Может, в этом-то и вся загвоздка? Он никогда ничего не жаждал. Он получал все, что хотел, и не стремился к тому, что являлось недоступным. Он принял духовный сан, получив взамен безопасность, поддержку, широкое поле для приложения своих скромных талантов. Он достиг всего, чего хотел, и если никогда не просил счастья, то лишь потому, что не знал обратного. До тех пор, пока… пока не пришла последняя для него весна. Последняя весна, последнее лето. Ошметок жизни, выжатый досуха, а затем брошенный в урну. И горечь, отдающая неудачей и разочарованием. Какие заслуги мог принести он на суд божий? Что оставит после себя, за что будут помнить его люди?
Он не зачал ребенка, не посадил дерева, не заложил первый камень в фундамент дома или памятника. Ни на кого не накричал, никого не облагодетельствовал. Работал в архивах Ватикана. И добрые дела его конгрегации касались не живых, но умерших. Он не кормил бедных, не исцелял больных, грешники не благословляли его за спасение души. Выполнял все, что от него требовалось, но умирал бесславно, понимая, что после похорон не пройдет и месяца, как его имя станет пылью в пустыне столетий.

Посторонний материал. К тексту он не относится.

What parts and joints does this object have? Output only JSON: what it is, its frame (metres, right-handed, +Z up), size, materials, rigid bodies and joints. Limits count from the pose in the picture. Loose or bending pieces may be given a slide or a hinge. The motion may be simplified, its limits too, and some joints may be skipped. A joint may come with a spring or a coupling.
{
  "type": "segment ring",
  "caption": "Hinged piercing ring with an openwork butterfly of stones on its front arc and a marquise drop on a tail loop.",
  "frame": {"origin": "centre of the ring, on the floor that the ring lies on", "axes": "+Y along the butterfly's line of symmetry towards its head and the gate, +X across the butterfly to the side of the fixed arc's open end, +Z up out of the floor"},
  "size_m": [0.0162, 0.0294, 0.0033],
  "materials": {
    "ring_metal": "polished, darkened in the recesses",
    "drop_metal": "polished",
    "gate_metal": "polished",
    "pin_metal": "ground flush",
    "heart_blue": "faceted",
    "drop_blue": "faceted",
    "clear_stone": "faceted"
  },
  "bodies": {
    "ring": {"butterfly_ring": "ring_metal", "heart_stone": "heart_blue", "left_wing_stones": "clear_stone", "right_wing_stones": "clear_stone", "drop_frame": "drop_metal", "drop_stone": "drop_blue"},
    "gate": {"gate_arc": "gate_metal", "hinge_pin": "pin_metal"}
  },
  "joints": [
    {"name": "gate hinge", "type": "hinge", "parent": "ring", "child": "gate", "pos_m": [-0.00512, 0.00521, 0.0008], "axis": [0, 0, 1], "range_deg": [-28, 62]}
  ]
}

Внезапно его охватил ужас. На лбу выступил холодный пот. Руки задрожали — и дети, игравшие в мяч около скамейки, попятились от изможденного, с посеревшим лицом священника, невидящие глаза которого уставились на сверкающую под солнцем поверхность пруда.
Дрожь в руках постепенно прекратилась. Ужас отступил, Мередит успокоился. Благоразумие восторжествовало, и он начал думать над тем, что предстоит сделать в отпущенный ему срок.

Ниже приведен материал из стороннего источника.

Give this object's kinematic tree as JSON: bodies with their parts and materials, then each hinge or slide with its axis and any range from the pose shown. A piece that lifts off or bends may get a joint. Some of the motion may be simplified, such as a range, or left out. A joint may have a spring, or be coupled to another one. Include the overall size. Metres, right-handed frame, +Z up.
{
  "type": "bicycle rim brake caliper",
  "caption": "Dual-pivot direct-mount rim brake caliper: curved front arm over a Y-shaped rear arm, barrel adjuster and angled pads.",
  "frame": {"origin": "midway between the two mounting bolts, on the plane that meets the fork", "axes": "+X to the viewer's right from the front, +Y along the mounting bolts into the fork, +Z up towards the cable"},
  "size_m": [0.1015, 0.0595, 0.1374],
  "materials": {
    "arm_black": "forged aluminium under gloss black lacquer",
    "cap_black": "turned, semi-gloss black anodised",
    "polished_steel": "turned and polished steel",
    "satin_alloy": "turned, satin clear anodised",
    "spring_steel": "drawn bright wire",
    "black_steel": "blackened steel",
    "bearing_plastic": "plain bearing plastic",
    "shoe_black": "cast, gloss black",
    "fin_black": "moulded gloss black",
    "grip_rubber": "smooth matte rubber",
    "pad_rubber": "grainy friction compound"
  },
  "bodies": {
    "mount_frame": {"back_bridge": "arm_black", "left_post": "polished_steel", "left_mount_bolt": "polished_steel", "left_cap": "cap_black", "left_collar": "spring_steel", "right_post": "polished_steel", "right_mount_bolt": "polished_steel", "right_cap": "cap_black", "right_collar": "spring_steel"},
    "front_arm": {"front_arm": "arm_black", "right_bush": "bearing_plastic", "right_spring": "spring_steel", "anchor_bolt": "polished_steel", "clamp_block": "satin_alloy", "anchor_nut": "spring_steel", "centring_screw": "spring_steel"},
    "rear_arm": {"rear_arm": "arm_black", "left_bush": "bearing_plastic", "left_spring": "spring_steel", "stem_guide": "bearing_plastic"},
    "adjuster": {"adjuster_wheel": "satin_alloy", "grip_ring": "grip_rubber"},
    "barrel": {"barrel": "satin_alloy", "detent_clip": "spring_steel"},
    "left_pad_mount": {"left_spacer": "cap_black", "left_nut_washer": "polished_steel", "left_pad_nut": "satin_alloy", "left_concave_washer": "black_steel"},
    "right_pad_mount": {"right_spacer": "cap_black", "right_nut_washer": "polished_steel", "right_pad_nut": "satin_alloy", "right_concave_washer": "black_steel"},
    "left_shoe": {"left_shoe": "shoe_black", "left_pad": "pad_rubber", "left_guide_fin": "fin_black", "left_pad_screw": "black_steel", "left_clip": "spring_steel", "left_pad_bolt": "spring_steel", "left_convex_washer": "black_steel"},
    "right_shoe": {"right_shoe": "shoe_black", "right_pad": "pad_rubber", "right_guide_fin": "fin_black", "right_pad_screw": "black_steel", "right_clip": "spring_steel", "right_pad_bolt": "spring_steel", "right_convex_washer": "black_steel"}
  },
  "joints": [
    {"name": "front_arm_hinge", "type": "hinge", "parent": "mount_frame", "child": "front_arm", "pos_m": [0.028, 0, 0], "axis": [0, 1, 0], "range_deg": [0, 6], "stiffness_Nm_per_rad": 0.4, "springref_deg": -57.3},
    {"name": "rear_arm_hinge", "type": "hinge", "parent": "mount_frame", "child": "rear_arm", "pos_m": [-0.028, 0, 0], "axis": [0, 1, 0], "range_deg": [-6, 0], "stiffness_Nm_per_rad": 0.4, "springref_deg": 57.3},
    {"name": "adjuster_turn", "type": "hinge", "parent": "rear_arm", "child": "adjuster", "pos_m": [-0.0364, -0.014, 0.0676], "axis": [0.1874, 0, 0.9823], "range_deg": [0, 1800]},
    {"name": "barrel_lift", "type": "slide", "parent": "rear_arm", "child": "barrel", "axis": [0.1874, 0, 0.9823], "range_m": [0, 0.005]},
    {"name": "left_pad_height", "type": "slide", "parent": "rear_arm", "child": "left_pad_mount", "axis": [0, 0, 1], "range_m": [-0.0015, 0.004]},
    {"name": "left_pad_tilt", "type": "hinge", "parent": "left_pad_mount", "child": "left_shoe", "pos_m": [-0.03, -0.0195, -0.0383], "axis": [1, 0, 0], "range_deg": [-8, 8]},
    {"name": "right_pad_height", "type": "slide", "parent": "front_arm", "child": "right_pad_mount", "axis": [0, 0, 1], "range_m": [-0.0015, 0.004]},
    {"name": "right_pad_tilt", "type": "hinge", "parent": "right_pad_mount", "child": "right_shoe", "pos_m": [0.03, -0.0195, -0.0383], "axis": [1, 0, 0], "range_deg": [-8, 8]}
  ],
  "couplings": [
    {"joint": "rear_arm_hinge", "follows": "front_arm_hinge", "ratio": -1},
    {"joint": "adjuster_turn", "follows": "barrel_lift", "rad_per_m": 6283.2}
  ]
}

Когда он заболел, когда итальянские врачи выставили первый, предположительный диагноз, его потянуло в Лондон. Если он обречен, то хотел бы выслушать приговор на родном языке. Если его дни сочтены, он предпочел бы подышать напоследок сладким воздухом Англии, побродить по долинам и холмам, послушать соловьев, заливающихся в тени старых церквей, где смерть кажется более привычной и даже сочувствующей, потому что англичане не одно столетие развивали деликатность по отношению к ней.

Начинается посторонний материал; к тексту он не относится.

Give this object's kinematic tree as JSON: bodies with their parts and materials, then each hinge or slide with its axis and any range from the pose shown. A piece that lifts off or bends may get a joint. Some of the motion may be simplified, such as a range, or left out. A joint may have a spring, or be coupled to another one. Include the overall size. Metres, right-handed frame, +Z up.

В Италии смерть резкая, драматичная — финальный аккорд грандиозной оперы с причитающим хором, взлетающими в воздух плюмажами, черными катафалками, проносящимися мимо величественных дворцов к мраморным склепам Кампо Санто. Здесь, в Англии, все происходило куда спокойнее: сдержанная молитва в нормандской церкви, зев могилы на зеленой траве средь замшелых памятников, обильные возлияния в обшитом дубом пабе, что притулился напротив кладбищенских ворот.